● **WHAT YOU WILL DO**
Read the lines that follow and pick out every one containing the word "part".

Rows from a 3D modeling dataset
** START **

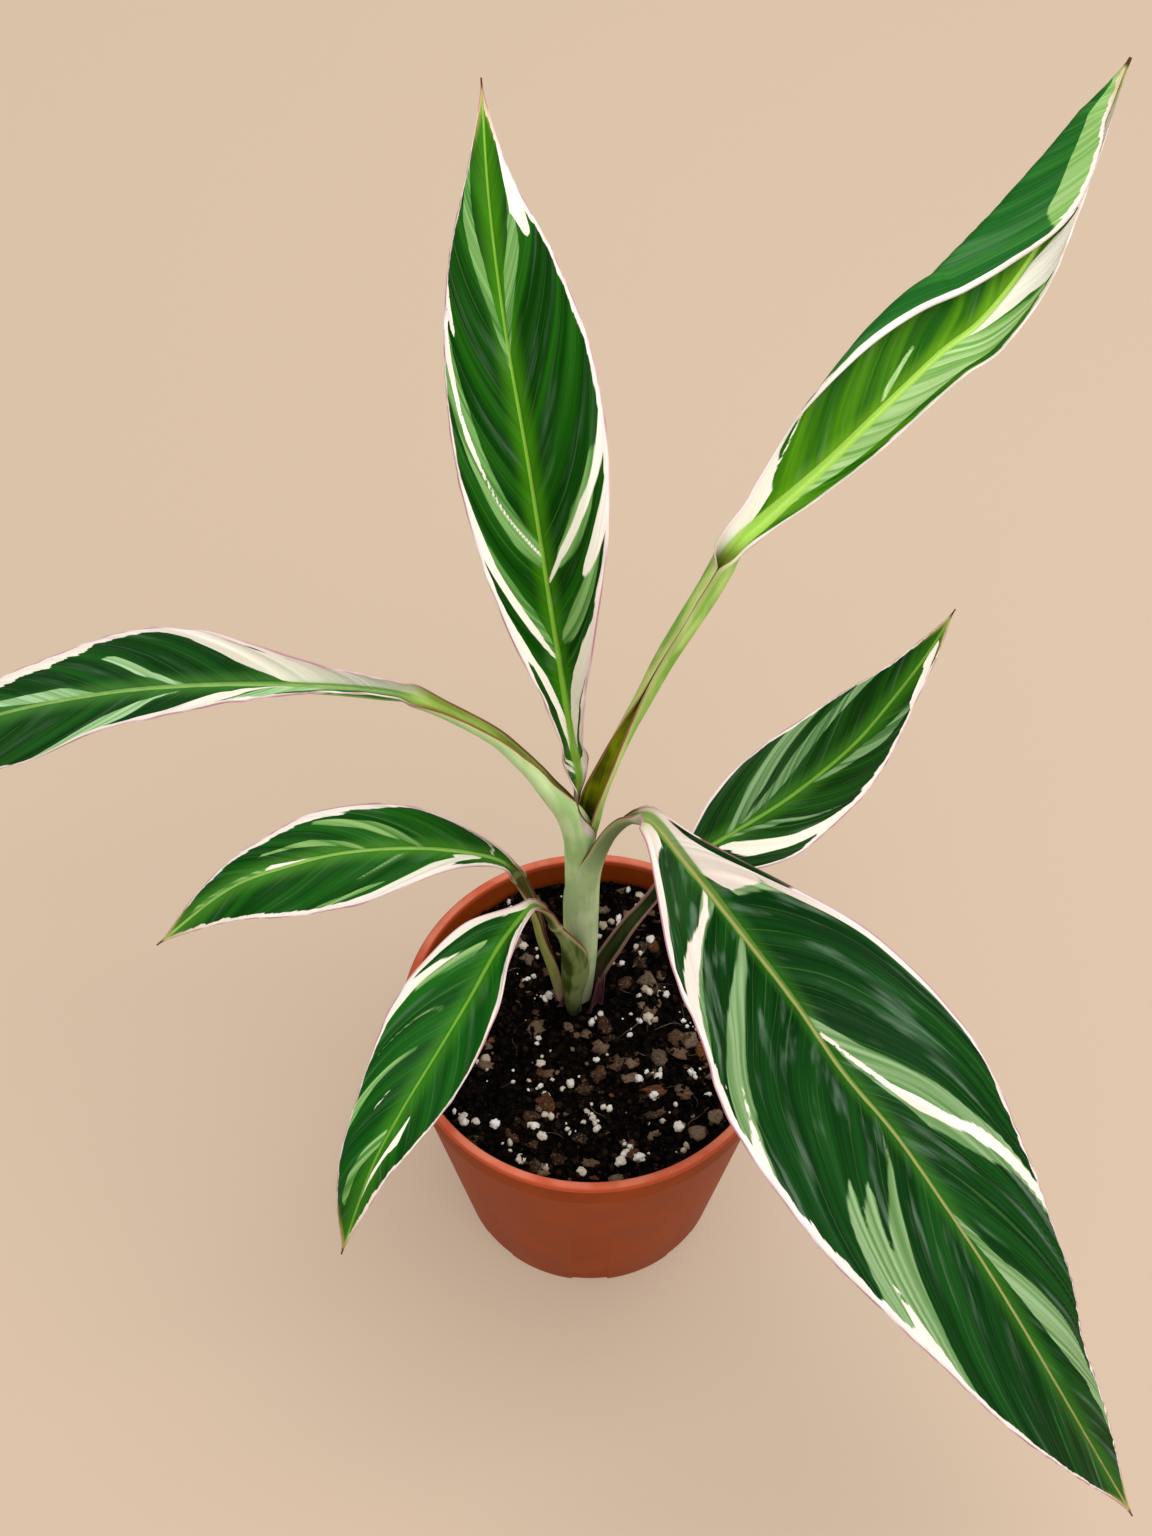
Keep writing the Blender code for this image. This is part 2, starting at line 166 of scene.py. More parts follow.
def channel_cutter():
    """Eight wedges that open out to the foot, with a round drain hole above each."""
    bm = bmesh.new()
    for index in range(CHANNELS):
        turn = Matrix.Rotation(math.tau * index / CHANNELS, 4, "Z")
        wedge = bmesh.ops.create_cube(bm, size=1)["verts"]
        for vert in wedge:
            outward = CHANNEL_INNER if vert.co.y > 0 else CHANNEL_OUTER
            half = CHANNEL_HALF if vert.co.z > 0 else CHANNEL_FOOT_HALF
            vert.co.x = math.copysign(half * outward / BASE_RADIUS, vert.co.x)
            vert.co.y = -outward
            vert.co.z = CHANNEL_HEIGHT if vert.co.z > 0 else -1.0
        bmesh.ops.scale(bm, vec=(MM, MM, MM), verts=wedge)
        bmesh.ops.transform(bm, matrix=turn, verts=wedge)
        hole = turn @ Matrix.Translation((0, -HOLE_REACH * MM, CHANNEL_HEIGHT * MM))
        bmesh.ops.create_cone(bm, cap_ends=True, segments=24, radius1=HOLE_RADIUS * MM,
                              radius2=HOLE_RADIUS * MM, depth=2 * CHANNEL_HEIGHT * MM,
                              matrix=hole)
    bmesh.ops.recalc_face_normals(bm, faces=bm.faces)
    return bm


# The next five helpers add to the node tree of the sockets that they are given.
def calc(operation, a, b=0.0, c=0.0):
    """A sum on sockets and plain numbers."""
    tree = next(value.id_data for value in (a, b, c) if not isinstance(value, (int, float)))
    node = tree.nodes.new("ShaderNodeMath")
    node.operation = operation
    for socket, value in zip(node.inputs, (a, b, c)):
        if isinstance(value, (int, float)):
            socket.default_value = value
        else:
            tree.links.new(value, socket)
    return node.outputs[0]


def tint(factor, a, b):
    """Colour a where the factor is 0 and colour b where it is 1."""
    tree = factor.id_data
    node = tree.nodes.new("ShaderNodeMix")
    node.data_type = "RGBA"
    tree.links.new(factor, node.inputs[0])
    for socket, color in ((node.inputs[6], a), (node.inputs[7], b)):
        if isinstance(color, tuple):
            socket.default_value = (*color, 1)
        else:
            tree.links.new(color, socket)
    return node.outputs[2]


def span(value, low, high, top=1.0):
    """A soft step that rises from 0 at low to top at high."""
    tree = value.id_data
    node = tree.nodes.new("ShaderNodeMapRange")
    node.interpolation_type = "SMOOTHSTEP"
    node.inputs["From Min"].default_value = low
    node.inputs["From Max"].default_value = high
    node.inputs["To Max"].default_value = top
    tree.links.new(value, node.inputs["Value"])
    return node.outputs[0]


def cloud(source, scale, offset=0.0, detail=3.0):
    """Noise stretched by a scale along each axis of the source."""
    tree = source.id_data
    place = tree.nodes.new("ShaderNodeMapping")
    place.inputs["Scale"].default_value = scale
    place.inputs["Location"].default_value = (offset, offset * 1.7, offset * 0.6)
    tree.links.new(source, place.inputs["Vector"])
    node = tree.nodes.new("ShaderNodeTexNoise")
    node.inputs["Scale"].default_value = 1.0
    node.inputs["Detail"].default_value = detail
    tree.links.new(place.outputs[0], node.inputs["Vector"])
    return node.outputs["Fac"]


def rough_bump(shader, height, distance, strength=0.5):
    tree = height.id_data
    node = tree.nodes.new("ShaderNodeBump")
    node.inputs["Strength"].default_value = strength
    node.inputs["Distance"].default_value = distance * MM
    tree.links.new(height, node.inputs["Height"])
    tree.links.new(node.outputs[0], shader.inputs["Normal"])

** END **
** START **

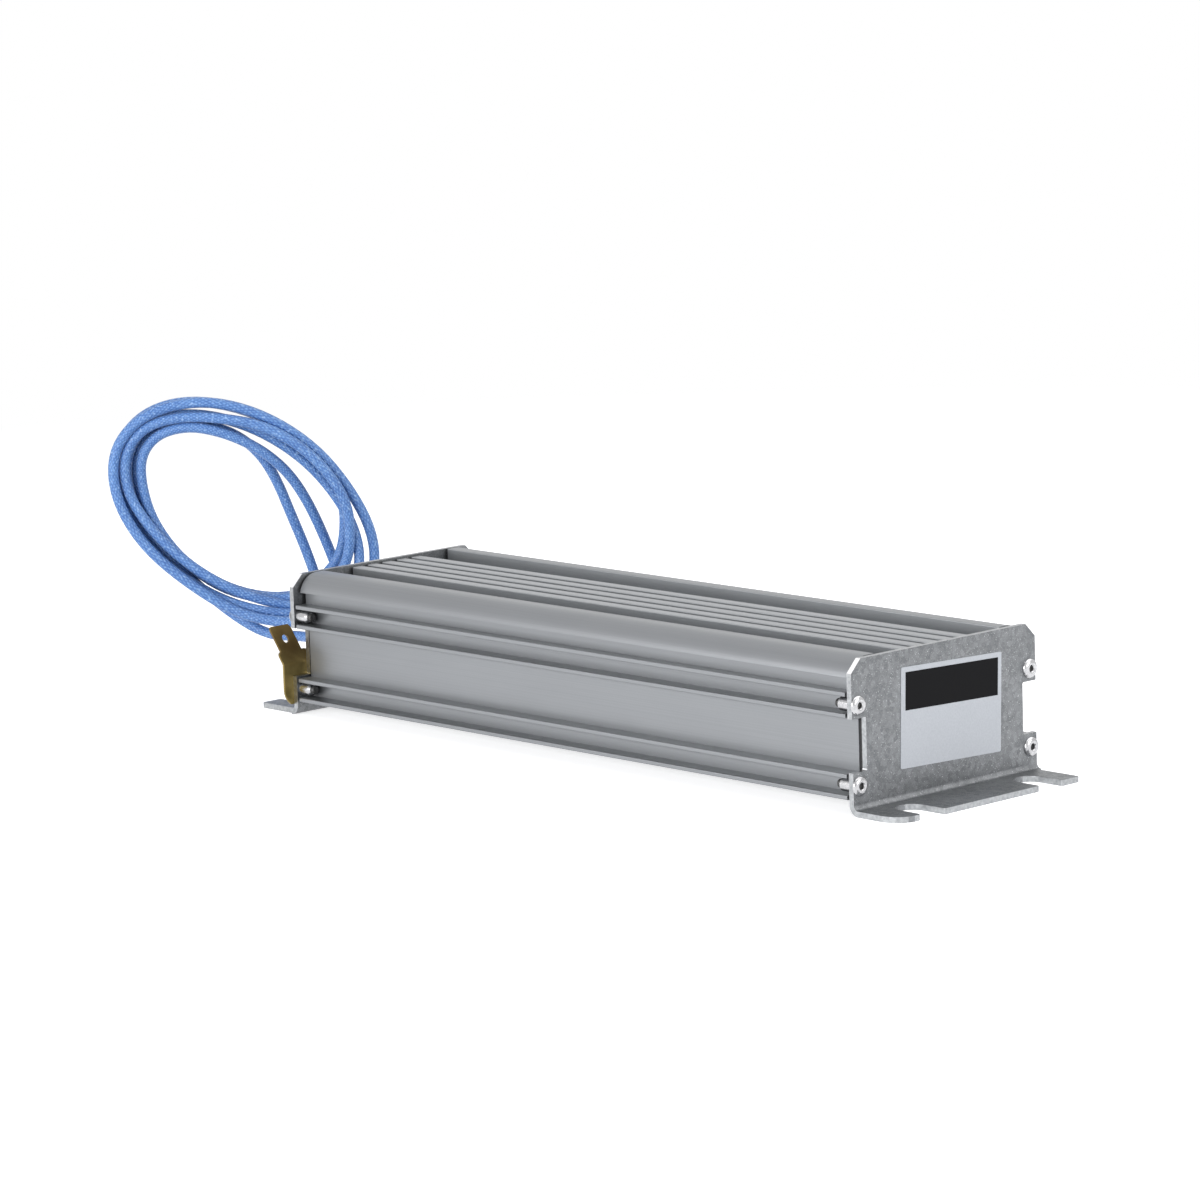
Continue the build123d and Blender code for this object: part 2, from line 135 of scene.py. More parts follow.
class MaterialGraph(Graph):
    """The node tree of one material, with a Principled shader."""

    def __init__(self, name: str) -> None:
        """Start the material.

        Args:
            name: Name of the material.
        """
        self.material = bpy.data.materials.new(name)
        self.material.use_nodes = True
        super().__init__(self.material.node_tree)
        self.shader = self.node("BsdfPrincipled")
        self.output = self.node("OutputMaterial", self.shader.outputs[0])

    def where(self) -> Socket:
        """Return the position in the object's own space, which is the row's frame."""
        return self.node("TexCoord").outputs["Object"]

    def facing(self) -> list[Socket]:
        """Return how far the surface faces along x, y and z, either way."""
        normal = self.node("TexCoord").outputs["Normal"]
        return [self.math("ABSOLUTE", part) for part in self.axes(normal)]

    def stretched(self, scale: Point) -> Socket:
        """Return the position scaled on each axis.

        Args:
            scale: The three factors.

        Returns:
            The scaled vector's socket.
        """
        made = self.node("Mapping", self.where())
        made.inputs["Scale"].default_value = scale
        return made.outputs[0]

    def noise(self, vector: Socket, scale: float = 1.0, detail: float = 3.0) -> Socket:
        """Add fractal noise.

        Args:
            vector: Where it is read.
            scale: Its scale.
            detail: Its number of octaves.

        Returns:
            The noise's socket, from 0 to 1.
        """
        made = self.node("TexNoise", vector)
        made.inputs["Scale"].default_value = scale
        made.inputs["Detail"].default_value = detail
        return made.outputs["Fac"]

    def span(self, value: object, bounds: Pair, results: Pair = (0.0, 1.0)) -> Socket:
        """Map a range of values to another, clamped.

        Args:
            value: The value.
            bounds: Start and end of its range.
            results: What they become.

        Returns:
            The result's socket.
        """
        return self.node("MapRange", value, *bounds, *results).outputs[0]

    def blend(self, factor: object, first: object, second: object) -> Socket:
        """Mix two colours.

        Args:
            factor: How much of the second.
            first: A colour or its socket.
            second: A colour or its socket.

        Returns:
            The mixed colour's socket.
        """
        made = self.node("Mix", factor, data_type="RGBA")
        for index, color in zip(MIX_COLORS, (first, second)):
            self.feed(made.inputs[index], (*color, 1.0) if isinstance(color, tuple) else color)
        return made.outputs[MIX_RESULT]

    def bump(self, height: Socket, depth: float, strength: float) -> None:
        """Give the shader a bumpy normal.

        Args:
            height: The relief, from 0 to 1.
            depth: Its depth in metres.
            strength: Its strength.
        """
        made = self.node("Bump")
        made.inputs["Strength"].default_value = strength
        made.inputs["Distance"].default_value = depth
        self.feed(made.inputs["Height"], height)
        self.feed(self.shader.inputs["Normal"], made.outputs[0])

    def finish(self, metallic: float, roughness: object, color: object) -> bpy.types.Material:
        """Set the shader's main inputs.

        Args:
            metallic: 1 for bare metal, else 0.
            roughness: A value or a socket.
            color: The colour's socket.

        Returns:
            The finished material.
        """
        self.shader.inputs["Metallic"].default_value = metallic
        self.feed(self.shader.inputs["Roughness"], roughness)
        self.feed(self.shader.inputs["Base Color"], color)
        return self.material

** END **

● **RESPONSE TO THIS EXERCISE**
Keep writing the Blender code for this image. This is part 2, starting at line 166 of scene.py. More parts follow.
Continue the build123d and Blender code for this object: part 2, from line 135 of scene.py. More parts follow.
        return [self.math("ABSOLUTE", part) for part in self.axes(normal)]